▶ The exercise
Give the data again exactly, from its opening line through the line in which "self.tree = tree" appears.

▶ Data shown
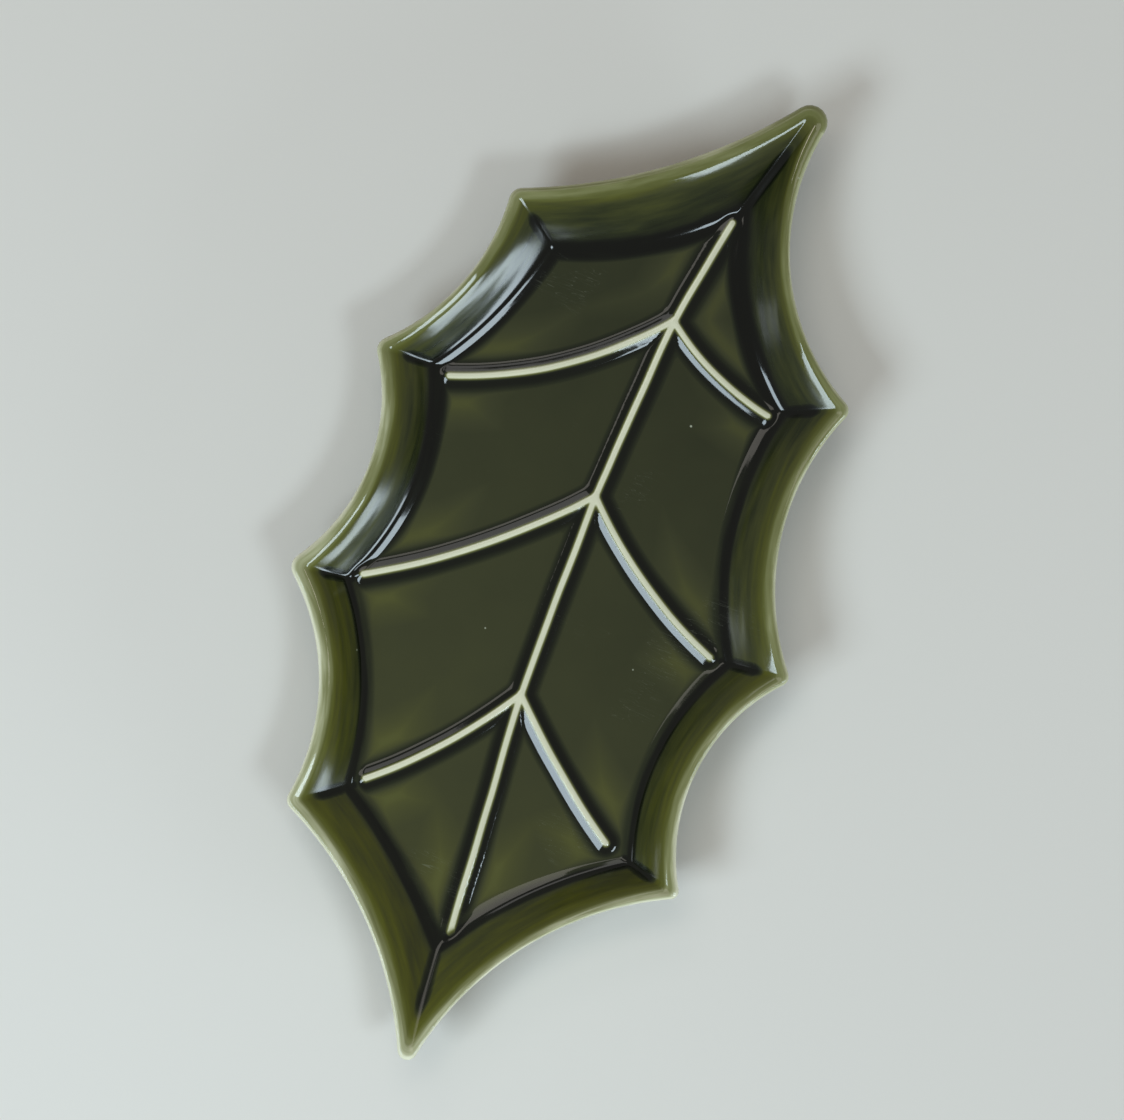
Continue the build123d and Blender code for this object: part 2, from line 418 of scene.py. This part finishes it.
class NodeBench:
    # short ways to add and link nodes in one tree
    def __init__(self, tree):
        self.tree = tree

    def add(self, kind, inputs=None, **settings):
        node = self.tree.nodes.new(kind)
        for key, value in settings.items():
            setattr(node, key, value)
        for key, value in (inputs or {}).items():
            self.feed(node.inputs[key], value)
        return node

    def feed(self, socket, value):
        if isinstance(value, bpy.types.NodeSocket):
            self.tree.links.new(value, socket)
        elif isinstance(value, bpy.types.Node):
            self.tree.links.new(value.outputs[0], socket)
        else:
            socket.default_value = value

    def math(self, operation, a, b=0.0, c=0.0, clamp=False):
        node = self.add("ShaderNodeMath", operation=operation, use_clamp=clamp)
        for socket, value in zip(node.inputs, (a, b, c)):
            self.feed(socket, value)
        return node.outputs[0]

    def product(self, first, *others):
        for other in others:
            first = self.math("MULTIPLY", first, other)
        return first

    def swing(self, noise, size):
        # a noise from 0 to 1, made to swing about zero
        return self.product(self.math("SUBTRACT", noise, 0.5), size)

    def vector(self, operation, a, b=(0, 0, 0)):
        node = self.add("ShaderNodeVectorMath", operation=operation)
        self.feed(node.inputs[0], a)
        self.feed(node.inputs["Scale" if operation == "SCALE" else 1], b)
        return node.outputs["Value" if operation == "DOT_PRODUCT" else "Vector"]

    def remap(self, value, fromLow, fromHigh, toLow=0.0, toHigh=1.0, soft=True):
        kind = "SMOOTHSTEP" if soft else "LINEAR"
        node = self.add("ShaderNodeMapRange", interpolation_type=kind)
        for socket, given in zip(node.inputs, (value, fromLow, fromHigh, toLow, toHigh)):
            self.feed(socket, given)
        return node.outputs[0]

    def steps(self, value, stops):
        # a number that follows the stops (where, level) in a smooth curve
        low, high = stops[0][0], stops[-1][0]
        share = self.remap(value, low, high, soft=False)
        node = self.add("ShaderNodeFloatCurve", {"Value": share})
        curve = node.mapping.curves[0]
        while len(curve.points) < len(stops):
            curve.points.new(0.5, 0.5)
        for point, (where, level) in zip(curve.points, stops):
            point.location = ((where - low) / (high - low), level)
            point.handle_type = "AUTO_CLAMPED"
        node.mapping.update()
        return node.outputs[0]

    def noise(self, place, scale, detail, output="Fac", **others):
        inputs = {"Vector": place, "Scale": scale, "Detail": detail, **others}
        return self.add("ShaderNodeTexNoise", inputs).outputs[output]

    def drawnOut(self, around, across, settings):
        # noise drawn out along the walls
        aroundScale, acrossScale, detail = settings
        place = self.add("ShaderNodeCombineXYZ", {"X": self.product(around, aroundScale),
                                                  "Y": self.product(across, acrossScale)})
        return self.noise(place, 1.0, detail)

    def mix(self, share, a, b):
        return self.add("ShaderNodeMix", {"Factor": share, "A": a, "B": b}).outputs[0]

    def mixColours(self, share, a, b):
        node = self.add("ShaderNodeMix", {"Factor": share}, data_type="RGBA")
        sockets = {socket.identifier: socket for socket in (*node.inputs, *node.outputs)}
        self.feed(sockets["A_Color"], a)
        self.feed(sockets["B_Color"], b)
        return sockets["Result_Color"]

    def mixShaders(self, share, a, b):
        return self.add("ShaderNodeMixShader", {0: share, 1: a, 2: b})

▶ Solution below
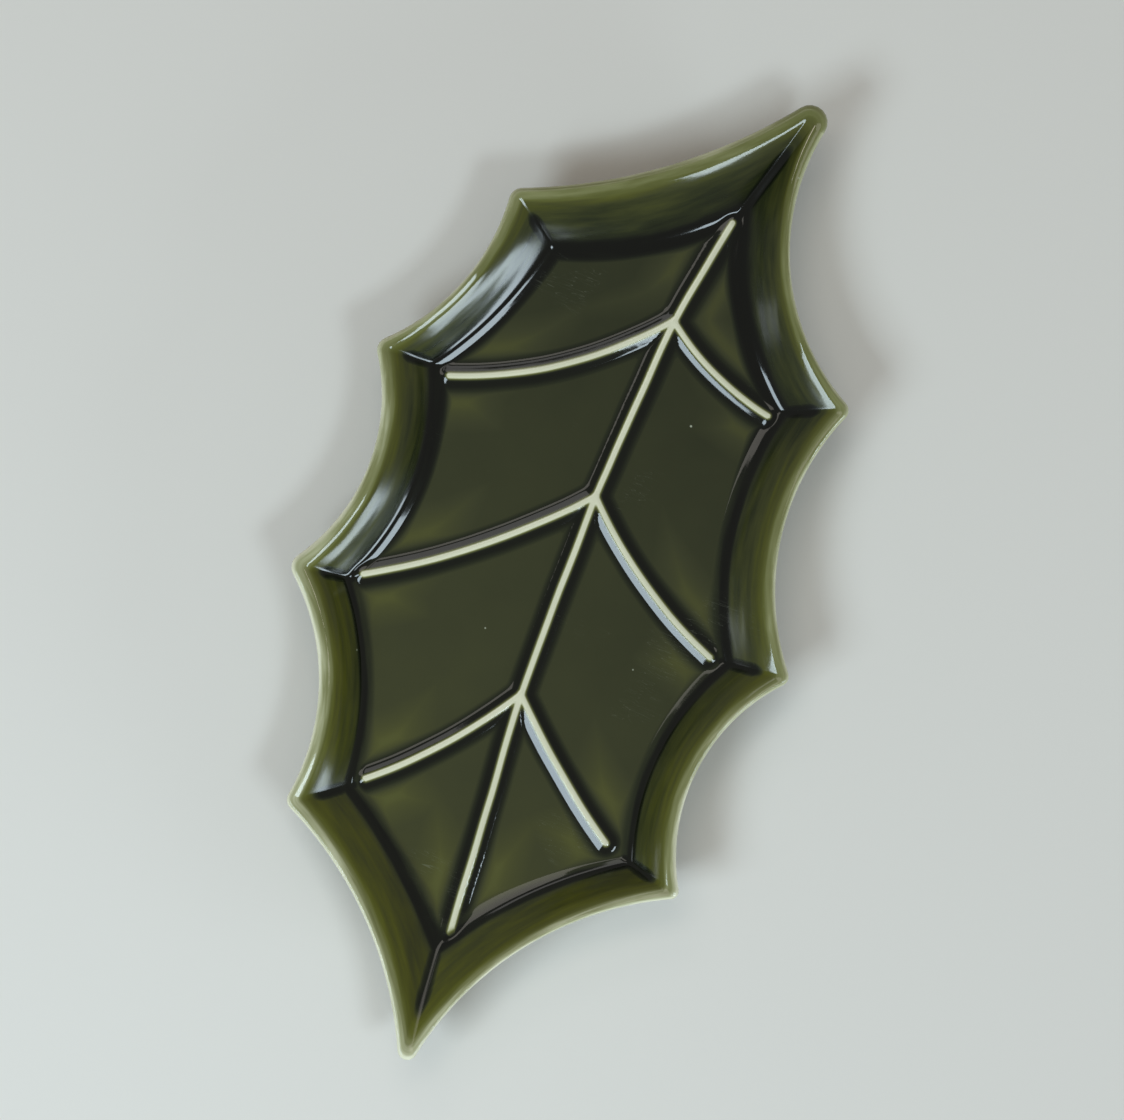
Continue the build123d and Blender code for this object: part 2, from line 418 of scene.py. This part finishes it.
class NodeBench:
    # short ways to add and link nodes in one tree
    def __init__(self, tree):
        self.tree = tree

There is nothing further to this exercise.